### Given task
Locate the lines of the listing below that hold "scene", then copy each of them.

### Data

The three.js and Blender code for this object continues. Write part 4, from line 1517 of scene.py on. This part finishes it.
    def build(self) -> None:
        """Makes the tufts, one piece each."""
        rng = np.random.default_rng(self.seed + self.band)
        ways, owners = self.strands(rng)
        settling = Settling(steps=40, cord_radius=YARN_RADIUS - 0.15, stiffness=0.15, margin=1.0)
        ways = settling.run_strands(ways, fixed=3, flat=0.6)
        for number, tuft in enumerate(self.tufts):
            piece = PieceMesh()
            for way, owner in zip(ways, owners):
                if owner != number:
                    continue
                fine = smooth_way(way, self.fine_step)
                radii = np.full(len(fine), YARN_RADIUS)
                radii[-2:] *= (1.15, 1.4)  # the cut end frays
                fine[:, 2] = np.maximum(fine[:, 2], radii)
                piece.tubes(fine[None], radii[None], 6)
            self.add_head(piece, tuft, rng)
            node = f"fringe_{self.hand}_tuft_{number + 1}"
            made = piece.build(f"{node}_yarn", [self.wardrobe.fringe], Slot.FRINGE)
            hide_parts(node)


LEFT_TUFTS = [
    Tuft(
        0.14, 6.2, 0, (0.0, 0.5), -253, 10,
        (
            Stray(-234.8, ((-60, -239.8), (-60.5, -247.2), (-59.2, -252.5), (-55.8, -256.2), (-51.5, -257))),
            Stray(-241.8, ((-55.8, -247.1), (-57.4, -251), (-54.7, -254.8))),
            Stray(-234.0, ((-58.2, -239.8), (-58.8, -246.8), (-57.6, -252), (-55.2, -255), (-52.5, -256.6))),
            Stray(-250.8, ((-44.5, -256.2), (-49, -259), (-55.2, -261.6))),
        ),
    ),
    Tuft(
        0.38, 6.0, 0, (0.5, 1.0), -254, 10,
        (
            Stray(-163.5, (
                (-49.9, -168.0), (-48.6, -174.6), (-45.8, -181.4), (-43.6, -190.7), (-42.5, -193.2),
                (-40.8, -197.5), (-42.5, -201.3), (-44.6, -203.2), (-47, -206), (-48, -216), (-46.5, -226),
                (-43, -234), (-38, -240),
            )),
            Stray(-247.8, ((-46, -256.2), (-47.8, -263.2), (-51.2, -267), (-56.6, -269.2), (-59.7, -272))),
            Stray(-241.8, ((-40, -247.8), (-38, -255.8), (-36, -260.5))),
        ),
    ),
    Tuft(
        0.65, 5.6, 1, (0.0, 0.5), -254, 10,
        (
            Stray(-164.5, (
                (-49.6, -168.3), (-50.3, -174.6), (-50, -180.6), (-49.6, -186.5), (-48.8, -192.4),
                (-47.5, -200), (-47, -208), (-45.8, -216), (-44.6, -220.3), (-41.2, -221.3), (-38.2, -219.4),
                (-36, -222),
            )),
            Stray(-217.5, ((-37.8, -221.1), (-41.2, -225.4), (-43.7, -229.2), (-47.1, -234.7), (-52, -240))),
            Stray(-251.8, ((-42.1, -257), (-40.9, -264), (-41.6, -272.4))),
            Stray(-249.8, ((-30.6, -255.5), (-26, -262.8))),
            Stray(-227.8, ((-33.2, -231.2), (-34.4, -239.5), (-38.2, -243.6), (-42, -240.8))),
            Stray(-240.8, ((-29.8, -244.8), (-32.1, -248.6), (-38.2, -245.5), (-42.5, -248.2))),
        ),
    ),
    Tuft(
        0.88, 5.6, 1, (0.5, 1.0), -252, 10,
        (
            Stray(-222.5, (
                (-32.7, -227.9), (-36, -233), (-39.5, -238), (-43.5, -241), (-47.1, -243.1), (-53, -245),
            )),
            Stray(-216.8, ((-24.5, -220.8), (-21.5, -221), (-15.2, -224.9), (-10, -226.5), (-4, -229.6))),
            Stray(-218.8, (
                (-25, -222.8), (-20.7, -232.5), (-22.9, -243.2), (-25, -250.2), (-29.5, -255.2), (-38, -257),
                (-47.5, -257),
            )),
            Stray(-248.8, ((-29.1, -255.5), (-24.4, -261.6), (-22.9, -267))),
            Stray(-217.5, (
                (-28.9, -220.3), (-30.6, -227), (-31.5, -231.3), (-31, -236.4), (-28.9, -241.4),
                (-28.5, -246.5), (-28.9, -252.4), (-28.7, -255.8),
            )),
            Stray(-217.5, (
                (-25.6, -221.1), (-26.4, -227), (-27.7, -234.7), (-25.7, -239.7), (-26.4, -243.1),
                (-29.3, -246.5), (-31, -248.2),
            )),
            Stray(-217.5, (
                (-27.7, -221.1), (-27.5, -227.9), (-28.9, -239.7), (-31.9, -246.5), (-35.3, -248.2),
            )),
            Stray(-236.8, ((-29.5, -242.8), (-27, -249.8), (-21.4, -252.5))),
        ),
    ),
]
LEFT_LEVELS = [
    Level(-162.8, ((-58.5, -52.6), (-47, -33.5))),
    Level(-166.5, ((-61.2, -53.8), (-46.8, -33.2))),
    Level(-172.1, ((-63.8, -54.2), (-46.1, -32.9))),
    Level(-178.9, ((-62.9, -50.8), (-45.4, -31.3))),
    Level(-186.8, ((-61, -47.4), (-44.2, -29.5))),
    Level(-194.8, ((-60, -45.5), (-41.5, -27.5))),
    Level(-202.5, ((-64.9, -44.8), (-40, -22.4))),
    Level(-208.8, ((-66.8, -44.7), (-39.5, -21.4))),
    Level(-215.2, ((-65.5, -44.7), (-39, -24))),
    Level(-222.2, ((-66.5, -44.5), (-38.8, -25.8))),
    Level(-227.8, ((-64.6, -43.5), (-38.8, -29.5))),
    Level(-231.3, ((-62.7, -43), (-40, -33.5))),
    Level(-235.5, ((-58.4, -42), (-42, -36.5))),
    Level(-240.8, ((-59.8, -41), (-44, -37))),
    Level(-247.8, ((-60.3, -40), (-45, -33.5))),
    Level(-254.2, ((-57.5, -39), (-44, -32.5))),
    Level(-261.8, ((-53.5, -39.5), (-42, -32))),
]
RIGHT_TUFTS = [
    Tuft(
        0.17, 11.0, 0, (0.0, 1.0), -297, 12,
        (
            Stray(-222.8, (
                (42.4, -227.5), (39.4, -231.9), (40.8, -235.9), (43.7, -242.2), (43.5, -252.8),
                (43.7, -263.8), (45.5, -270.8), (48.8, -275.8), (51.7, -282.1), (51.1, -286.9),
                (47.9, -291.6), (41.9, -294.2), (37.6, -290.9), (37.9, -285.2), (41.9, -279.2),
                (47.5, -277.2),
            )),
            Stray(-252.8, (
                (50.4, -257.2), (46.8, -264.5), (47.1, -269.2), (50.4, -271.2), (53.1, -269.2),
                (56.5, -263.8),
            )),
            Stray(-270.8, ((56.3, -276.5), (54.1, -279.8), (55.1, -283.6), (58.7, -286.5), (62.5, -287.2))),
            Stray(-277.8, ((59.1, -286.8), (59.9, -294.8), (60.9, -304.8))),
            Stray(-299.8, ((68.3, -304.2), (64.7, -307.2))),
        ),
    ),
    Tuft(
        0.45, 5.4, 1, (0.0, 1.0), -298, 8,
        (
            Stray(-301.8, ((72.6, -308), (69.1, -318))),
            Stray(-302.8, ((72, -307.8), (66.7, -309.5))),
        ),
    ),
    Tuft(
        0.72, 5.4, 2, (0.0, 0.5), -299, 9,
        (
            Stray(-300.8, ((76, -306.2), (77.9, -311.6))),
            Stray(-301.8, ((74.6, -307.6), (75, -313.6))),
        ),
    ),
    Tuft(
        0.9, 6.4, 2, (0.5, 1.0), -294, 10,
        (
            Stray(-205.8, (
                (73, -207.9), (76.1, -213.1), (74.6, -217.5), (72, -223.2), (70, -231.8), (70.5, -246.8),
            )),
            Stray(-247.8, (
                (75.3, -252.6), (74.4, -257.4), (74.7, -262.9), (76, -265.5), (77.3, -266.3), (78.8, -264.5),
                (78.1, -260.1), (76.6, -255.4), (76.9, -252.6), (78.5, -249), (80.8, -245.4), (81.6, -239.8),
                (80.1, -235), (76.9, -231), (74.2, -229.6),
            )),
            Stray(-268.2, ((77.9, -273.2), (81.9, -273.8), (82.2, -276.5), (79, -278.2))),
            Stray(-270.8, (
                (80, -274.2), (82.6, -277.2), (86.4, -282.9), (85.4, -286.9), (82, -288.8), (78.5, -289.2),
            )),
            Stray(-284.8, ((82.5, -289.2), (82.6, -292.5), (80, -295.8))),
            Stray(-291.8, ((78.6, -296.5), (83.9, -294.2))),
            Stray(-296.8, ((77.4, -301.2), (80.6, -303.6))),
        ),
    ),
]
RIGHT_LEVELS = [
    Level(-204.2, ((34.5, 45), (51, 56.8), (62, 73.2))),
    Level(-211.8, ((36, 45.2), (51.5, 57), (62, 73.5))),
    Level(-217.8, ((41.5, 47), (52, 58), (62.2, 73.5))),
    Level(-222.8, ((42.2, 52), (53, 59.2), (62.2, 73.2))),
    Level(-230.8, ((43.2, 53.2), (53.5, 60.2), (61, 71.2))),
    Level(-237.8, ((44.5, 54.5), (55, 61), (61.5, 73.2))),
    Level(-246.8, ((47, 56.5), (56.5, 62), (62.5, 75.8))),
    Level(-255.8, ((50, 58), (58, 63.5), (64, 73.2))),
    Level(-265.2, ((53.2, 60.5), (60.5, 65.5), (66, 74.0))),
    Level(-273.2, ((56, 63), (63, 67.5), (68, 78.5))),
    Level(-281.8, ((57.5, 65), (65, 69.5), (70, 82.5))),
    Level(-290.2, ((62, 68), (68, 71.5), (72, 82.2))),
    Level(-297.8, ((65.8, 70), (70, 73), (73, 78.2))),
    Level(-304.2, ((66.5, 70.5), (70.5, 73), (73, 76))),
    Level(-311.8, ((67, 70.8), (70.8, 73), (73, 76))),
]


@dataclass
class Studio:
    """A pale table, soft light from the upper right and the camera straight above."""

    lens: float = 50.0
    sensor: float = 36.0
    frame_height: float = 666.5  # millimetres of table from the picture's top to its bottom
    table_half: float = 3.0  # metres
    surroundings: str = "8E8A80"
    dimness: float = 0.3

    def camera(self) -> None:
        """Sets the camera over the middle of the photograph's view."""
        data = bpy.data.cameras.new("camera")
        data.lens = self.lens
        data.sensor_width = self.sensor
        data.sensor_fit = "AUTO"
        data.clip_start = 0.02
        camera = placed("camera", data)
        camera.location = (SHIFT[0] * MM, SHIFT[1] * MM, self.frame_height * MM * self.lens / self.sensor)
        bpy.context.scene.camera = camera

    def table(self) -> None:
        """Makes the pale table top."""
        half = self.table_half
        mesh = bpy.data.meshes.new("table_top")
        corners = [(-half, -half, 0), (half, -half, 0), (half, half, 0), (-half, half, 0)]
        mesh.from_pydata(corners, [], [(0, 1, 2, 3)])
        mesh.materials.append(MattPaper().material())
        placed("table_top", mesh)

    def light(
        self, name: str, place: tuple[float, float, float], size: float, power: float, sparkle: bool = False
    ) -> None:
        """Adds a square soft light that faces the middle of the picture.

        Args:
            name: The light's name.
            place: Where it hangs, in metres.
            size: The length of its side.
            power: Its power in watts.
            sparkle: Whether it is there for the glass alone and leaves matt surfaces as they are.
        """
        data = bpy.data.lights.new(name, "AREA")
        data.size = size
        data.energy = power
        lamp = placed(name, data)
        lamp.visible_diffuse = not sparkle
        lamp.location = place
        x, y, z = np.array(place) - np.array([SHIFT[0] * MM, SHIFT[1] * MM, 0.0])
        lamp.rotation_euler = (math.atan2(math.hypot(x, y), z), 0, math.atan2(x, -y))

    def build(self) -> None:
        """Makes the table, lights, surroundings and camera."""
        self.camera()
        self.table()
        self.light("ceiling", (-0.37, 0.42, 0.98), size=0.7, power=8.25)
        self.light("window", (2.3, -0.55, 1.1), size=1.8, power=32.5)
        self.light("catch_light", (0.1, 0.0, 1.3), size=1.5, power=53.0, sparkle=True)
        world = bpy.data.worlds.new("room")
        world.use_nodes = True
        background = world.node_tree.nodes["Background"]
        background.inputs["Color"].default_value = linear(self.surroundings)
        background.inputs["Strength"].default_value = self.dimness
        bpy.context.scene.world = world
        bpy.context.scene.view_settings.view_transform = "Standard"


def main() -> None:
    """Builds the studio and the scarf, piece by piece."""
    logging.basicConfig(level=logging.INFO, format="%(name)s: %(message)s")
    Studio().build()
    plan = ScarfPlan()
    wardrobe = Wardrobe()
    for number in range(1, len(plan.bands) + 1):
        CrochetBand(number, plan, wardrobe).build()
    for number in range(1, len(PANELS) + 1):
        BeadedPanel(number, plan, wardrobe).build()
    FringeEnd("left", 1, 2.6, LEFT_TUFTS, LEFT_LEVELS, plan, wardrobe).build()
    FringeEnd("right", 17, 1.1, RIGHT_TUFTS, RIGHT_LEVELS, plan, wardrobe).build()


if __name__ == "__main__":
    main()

### Answer for the task
The three.js and Blender code for this object continues. Write part 4, from line 1517 of scene.py on. This part finishes it.
        bpy.context.scene.camera = camera
        bpy.context.scene.world = world
        bpy.context.scene.view_settings.view_transform = "Standard"